_Stated goal_
Copy only this: the line containing "loop_frame(side)[0] + shift)", the line containing "if empty is", and every line between them, exactly as written.

_Records to use_

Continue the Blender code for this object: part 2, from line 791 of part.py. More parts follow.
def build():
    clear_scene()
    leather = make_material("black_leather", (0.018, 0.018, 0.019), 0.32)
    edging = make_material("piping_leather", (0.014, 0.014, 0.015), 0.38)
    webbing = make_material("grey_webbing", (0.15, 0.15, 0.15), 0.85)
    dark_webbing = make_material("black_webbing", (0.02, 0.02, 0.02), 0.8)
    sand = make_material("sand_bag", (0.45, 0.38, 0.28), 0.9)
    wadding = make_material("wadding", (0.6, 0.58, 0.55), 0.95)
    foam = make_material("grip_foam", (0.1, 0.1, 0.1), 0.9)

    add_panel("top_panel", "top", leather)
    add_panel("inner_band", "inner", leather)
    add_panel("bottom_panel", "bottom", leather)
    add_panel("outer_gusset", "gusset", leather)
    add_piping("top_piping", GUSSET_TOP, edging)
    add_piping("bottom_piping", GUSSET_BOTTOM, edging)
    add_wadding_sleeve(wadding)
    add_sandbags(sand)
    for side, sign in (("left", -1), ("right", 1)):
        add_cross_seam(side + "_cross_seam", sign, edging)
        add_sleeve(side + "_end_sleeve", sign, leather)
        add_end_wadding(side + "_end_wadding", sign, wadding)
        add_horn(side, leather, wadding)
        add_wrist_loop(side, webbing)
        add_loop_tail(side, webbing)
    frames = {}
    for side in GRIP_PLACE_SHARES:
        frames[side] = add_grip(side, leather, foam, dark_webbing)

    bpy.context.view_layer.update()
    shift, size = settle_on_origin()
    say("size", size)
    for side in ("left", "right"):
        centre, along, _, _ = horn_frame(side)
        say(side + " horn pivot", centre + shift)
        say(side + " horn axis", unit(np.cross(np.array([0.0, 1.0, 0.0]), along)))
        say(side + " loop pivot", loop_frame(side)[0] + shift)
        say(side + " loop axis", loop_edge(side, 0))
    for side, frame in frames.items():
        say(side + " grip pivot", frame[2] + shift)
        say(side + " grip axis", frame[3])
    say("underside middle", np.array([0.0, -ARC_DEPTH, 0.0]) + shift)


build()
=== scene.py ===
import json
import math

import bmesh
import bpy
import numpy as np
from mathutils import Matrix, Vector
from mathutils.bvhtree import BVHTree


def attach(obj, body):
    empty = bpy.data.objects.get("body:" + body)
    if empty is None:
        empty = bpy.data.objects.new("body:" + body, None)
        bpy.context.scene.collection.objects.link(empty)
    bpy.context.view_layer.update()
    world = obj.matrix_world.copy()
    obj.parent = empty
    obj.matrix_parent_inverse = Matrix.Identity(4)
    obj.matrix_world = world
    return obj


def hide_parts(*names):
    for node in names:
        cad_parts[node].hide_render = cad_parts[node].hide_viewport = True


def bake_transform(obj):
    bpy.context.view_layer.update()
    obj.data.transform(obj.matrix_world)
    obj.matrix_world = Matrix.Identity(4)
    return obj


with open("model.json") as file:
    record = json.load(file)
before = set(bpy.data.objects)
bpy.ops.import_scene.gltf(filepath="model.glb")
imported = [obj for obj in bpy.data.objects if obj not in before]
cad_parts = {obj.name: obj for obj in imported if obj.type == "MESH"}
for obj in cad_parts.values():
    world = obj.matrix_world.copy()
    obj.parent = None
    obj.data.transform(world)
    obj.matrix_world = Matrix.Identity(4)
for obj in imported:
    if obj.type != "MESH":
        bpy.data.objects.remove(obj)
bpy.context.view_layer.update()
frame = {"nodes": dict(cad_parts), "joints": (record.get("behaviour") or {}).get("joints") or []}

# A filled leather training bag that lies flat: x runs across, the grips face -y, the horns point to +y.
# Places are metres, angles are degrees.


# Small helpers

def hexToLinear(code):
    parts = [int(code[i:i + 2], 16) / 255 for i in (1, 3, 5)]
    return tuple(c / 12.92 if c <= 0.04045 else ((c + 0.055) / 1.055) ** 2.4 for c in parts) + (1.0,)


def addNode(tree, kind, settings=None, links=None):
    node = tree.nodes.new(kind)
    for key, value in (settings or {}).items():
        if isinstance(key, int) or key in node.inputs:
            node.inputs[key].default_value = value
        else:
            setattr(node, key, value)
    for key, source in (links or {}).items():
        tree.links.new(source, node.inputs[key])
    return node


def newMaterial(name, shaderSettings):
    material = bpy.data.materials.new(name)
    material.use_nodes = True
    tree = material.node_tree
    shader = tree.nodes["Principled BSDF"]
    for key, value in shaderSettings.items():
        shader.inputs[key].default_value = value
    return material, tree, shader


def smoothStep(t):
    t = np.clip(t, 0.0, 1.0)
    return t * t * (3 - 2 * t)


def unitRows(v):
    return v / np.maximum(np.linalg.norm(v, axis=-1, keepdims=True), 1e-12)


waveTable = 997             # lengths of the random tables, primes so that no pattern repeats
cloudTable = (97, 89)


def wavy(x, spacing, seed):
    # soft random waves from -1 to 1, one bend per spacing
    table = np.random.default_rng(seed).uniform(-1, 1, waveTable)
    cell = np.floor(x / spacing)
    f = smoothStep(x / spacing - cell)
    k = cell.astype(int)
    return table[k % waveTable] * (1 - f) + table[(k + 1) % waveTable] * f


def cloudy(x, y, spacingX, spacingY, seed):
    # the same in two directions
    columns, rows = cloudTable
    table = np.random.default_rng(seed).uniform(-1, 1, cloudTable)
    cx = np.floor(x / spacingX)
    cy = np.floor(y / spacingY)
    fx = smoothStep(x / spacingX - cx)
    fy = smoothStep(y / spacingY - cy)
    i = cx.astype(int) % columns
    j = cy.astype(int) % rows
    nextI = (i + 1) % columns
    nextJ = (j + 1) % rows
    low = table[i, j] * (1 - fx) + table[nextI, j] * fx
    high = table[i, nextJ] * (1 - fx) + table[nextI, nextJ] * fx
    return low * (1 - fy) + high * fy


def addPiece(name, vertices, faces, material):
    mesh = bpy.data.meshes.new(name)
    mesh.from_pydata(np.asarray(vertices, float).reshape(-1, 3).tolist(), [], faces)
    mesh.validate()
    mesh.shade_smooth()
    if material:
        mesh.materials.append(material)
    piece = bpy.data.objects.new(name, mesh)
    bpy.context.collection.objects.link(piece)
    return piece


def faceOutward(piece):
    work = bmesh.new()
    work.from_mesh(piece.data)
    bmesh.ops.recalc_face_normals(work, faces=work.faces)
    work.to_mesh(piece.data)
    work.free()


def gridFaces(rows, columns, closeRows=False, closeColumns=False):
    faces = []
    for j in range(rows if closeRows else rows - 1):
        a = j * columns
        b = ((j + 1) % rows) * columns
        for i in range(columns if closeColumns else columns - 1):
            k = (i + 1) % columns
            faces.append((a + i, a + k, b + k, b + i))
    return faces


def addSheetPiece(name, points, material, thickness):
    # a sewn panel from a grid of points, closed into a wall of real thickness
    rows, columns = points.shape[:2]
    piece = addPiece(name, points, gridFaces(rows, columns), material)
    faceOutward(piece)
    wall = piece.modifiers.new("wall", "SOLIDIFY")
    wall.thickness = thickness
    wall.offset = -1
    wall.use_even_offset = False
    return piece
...
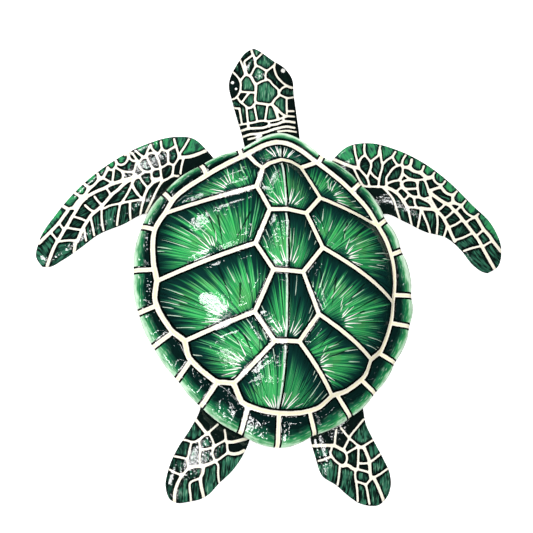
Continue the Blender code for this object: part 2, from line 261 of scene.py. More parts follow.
--
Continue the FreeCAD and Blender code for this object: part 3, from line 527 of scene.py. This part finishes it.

_Finished answer_
        say(side + " loop pivot", loop_frame(side)[0] + shift)
        say(side + " loop axis", loop_edge(side, 0))
    for side, frame in frames.items():
        say(side + " grip pivot", frame[2] + shift)
        say(side + " grip axis", frame[3])
    say("underside middle", np.array([0.0, -ARC_DEPTH, 0.0]) + shift)


build()
=== scene.py ===
import json
import math

import bmesh
import bpy
import numpy as np
from mathutils import Matrix, Vector
from mathutils.bvhtree import BVHTree


def attach(obj, body):
    empty = bpy.data.objects.get("body:" + body)
    if empty is None:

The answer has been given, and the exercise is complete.